Well-posedness of Generalized Fractional Singular Burgers equation driven by $|D|^{\frac{1}{2}}ξ$
Shuolin Zhang, Zhaonan Luo, Zhaoyang Yin
TL;DR
This work addresses the well-posedness of a generalized fractional Burgers equation driven by a singular noise with fractional dissipation. It introduces a Generalized Fractional Singular Burgers equation (GFSB) built on an enhanced data framework and para-controlled calculus to handle ill-defined nonlinearities, proving local well-posedness in the subcritical regime and showing convergence of approximation schemes to the generalized solution for $γ>\frac{3}{2}$. The analysis combines Bony paraproducts, a tailored contraction mapping principle, and an improved Gronwall lemma to control the evolution and stability of the remainder term. A detailed treatment of Gaussian trees and their convergence under the noise driving reveals the structure of the solution as a sum of stochastic objects plus a regular remainder, ensuring compatibility with the generalized equation. The work also discusses the critical case $γ=\frac{3}{2}$, outlining the need for more advanced renormalization techniques to extend results to this threshold.
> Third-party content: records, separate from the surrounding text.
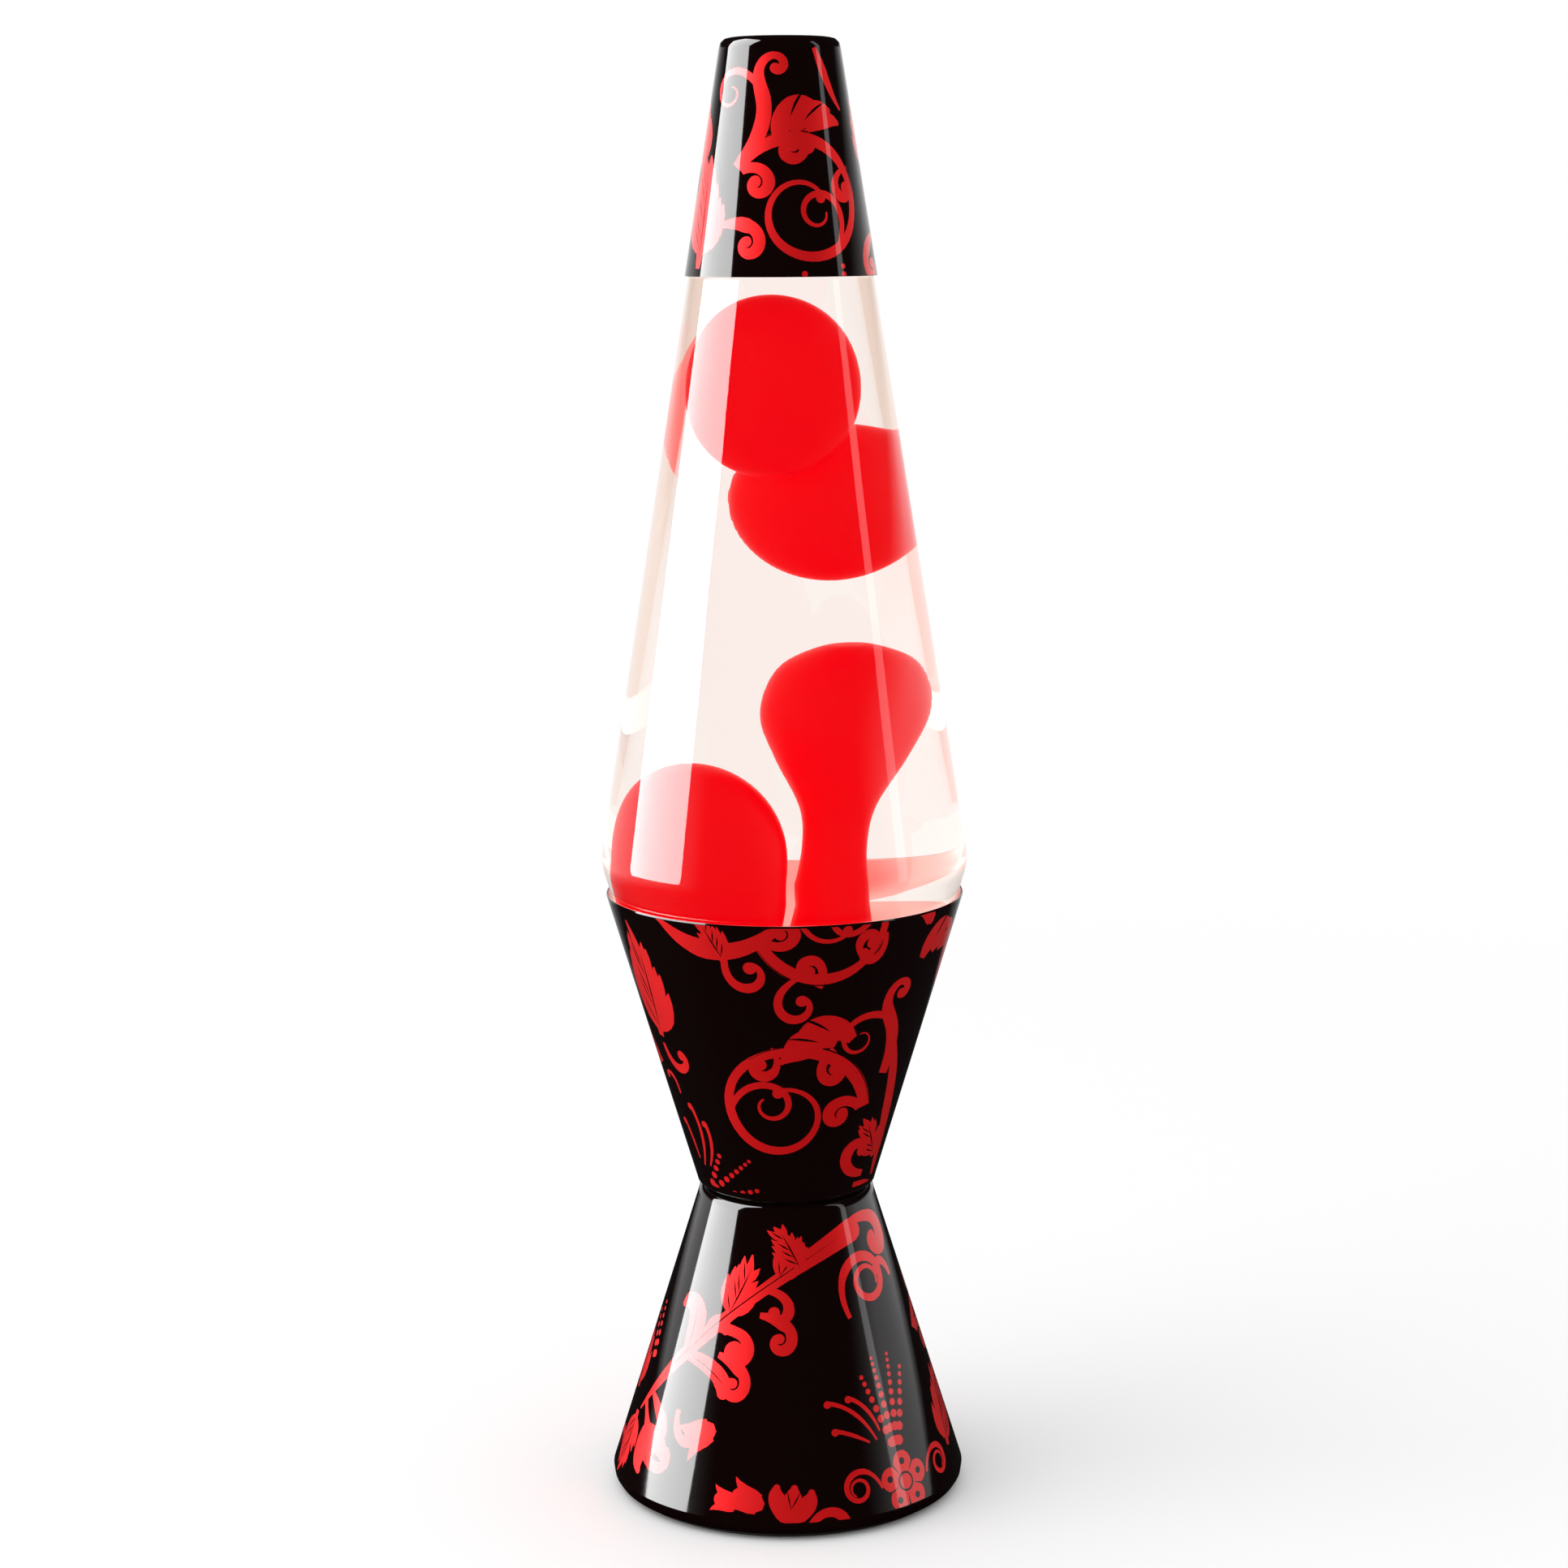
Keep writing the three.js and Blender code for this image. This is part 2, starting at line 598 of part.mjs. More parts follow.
// The envelope is a dome on a flared neck; its neck is open, and the stem stands in it.
function bulbGlass() {
  const side = (inset) => [
    point(BULB_NECK - inset, BASE_TOP - 5),
    point(BULB_NECK - inset, BASE_TOP + 0.3),
    point(BULB_NECK + 1 - inset, BASE_TOP + 2.5),
    point(BULB_NECK + 6.4 - inset, BASE_TOP + 12),
    ...arc(0, BULB_WIDEST, BULB_RADIUS - inset, -12, 78, 6),
  ];
  return spin(
    [point(0, BULB_TOP - BULB_WALL), ...side(BULB_WALL).reverse(), ...side(0), point(0, BULB_TOP)],
    20,
  );
}

function bulbShell() {
  const [r, sheet] = [BULB_BASE_RADIUS, 0.3];
  return spinLoop([
    point(5.2, BULB_FOOT + 1.5),
    point(r - 1, BULB_FOOT + 2.6),
    point(r, BULB_FOOT + 3.8),
    point(r, BASE_TOP),
    point(r - sheet, BASE_TOP),
    point(r - sheet, BULB_FOOT + 4),
    point(r - 1.1, BULB_FOOT + 2.9),
    point(5.2, BULB_FOOT + 1.9),
  ]);
}

const bulbInsulator = () =>
  spinLoop([
    point(2.8, BULB_FOOT + 0.5),
    point(4.2, BULB_FOOT + 0.8),
    point(4.9, BULB_FOOT + 1.5),
    point(4.9, BULB_FOOT + 2.8),
    point(2.8, BULB_FOOT + 2.8),
  ]);

const bulbContact = () =>
  spin([
    point(0, BULB_FOOT),
    point(1.8, BULB_FOOT + 0.1),
    point(2.5, BULB_FOOT + 0.8),
    point(2.5, BULB_FOOT + 2.6),
    point(0, BULB_FOOT + 2.6),
  ]);

const STEM_TOP = 72;

const bulbStem = () =>
  spin([
    point(0, BASE_TOP - 2),
    point(6.2, BASE_TOP - 2),
    point(6.2, BASE_TOP - 1.2),
    point(2.8, BASE_TOP + 2.5),
    point(2.3, STEM_TOP - 4),
    point(3, STEM_TOP - 1.5),
    point(1.4, STEM_TOP),
    point(0, STEM_TOP),
  ]);

const FILAMENT_SPAN = 8.5; // half the distance between its two lead wires
const FILAMENT_Z = 86;

const bulbFilament = () =>
  wire(
    [
      [-FILAMENT_SPAN + 0.9, 0, FILAMENT_Z],
      [-FILAMENT_SPAN / 2, 3.4, FILAMENT_Z + 0.6],
      [0, 4.6, FILAMENT_Z + 0.8],
      [FILAMENT_SPAN / 2, 3.4, FILAMENT_Z + 0.6],
      [FILAMENT_SPAN - 0.9, 0, FILAMENT_Z],
    ],
    0.35,
    14,
  );

const bulbLead = (side) =>
  wire(
    [
      [side * 1.6, 0, STEM_TOP + GAP],
      [side * 3.4, 0, STEM_TOP + 5],
      [side * (FILAMENT_SPAN - 0.6), 0, FILAMENT_Z - 4],
      [side * FILAMENT_SPAN, 0, FILAMENT_Z + 1],
    ],
    0.35,
    8,
  );

add("bulb_glass", bulbGlass(), GLASS);
add("bulb_shell", bulbShell(), ALUMINIUM);
add("bulb_insulator", bulbInsulator(), BLACK_PLASTIC);
add("bulb_contact", bulbContact(), BRASS);
add("bulb_stem", bulbStem(), GLASS);
add("bulb_filament", bulbFilament(), STEEL);
add("bulb_lead_left", bulbLead(-1), STEEL);
add("bulb_lead_right", bulbLead(1), STEEL);

export default lamp;
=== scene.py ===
"""A lava lamp: printed cones and cap, a tapered bottle of liquid and wax, and the bulb and its holder."""

import cmath
import math

import bmesh
import bpy
import numpy as np
from mathutils import Matrix, Vector
from mathutils.geometry import delaunay_2d_cdt


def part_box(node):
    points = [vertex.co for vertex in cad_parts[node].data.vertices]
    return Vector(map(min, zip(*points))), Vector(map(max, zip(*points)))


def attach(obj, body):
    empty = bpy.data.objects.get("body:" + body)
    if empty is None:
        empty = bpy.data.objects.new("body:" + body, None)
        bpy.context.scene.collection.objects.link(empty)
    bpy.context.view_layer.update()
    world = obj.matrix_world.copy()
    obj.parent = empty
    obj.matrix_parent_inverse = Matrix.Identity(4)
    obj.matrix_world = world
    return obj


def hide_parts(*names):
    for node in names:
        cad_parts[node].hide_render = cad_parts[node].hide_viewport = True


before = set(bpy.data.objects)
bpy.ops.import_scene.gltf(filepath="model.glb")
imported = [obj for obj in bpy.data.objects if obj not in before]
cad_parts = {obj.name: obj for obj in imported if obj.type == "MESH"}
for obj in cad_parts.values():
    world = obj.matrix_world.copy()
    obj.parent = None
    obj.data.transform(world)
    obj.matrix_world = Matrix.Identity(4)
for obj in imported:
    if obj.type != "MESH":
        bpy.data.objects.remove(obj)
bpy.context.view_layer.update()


# ---------------------------------------------------------------- bottle
# The bottle is moulded glass: a tapered body, a rounded belly that wedges in the cup, and a short neck under
# the cap with a lip for its closure. Its wall is about 2 mm thick, and clear all over.

MM = 0.001
WHOLE_TURN = 2 * math.pi
SHARP_EDGE = math.radians(35)


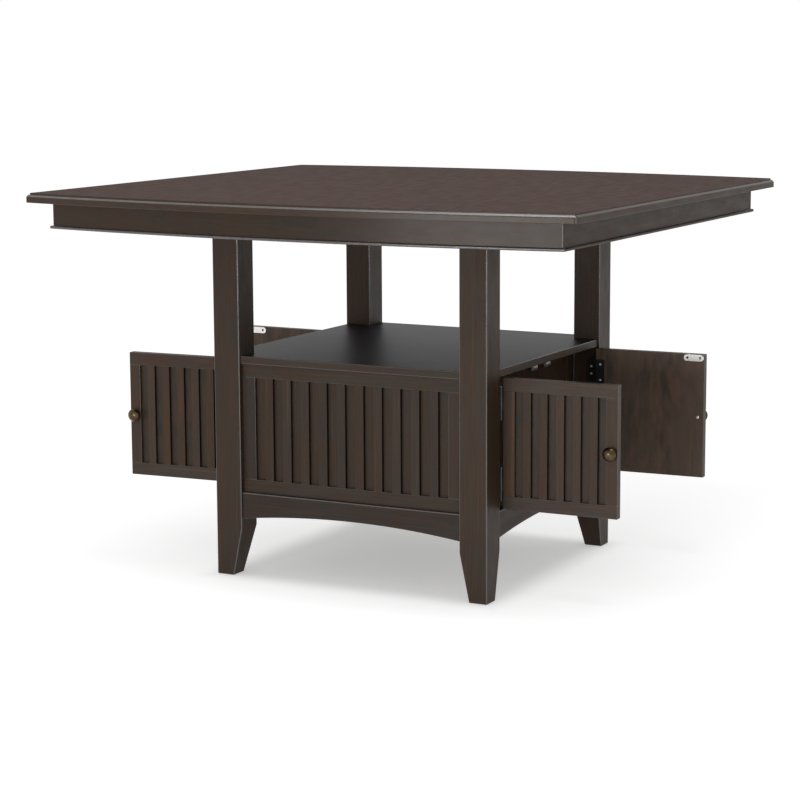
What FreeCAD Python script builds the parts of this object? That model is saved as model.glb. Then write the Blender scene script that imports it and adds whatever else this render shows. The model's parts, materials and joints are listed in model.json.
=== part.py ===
import FreeCAD, Part
import math
import os

# Kitchen table with a storage cabinet between its legs, in millimetres.
# Origin on the floor under the middle of the top. +Z is up, -Y is the front with its fixed
# slatted panel, +X is the right side with its pair of doors. The back repeats the front and
# the left side repeats the right. All four doors are drawn closed and then turned open.

V = FreeCAD.Vector
os.makedirs("parts", exist_ok=True)

# Overall size
HEIGHT = 914.4
TOP_SIZE = 1371.6
TOP_HALF = TOP_SIZE / 2

# Flats on small turned hardware, and on its holes
KNOB_FLATS = 20
SMALL_FLATS = 10

# Tabletop: front and back sides bow outwards, the edge is a small step over a quarter round
TOP_THICK = 22.0
TOP_BOW = 62.0
TOP_STEP_IN = 7.0
TOP_STEP_DOWN = 2.0
TOP_ROUND = 6.0
TOP_CORNER_R = 8.0
TOP_EASE = 1.0
TOP_UNDER = HEIGHT - TOP_THICK

# Apron: four mitred rails set in from the edge of the top, with a bead along the bottom
APRON_INSET = 47.0
APRON_THICK = 19.0
APRON_DEPTH = 61.0
BEAD_DEPTH = 7.5
BEAD_OUT = 6.0
BEAD_R = BEAD_DEPTH / 2
BEAD_FLATS = 8
APRON_CORNER_R = 3.0
APRON_BLOCK = 60.0
APRON_BLOCK_DROP = 8.0

# Legs: square, with only the two inner faces tapered at the foot
LEG_OUT = 355.6
LEG_SIDE = 69.0
LEG_IN = LEG_OUT - LEG_SIDE
LEG_EDGE_R = 2.0
FOOT_TAPER = 24.0
TAPER_TOP = 115.0
GLIDE_R = 14.0
GLIDE_THICK = 1.5
FOOT_MID = LEG_OUT - (LEG_SIDE - FOOT_TAPER) / 2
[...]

Overall, the paper provides a rigorous framework to interpret ill-defined nonlinearities in stochastic fractional Burgers equations and establishes a bridge between approximations and generalized solutions in the subcritical setting.
Abstract
In this paper, we study the generalized solution of Fractional Singular Burgers equation driving by $\vert D\vert^{\frac{1}{2}}ξ$. We establish a framework to describe the equations satisfied by generalized solutions, termed the Generalized Fractional Singular Burgers equation(GFSB), and prove its local well-posedness. Finally, we prove that the solution of GFSB can be the generalized solution of Fractional Singular Burgers equation for $γ>\frac{3}{2}$.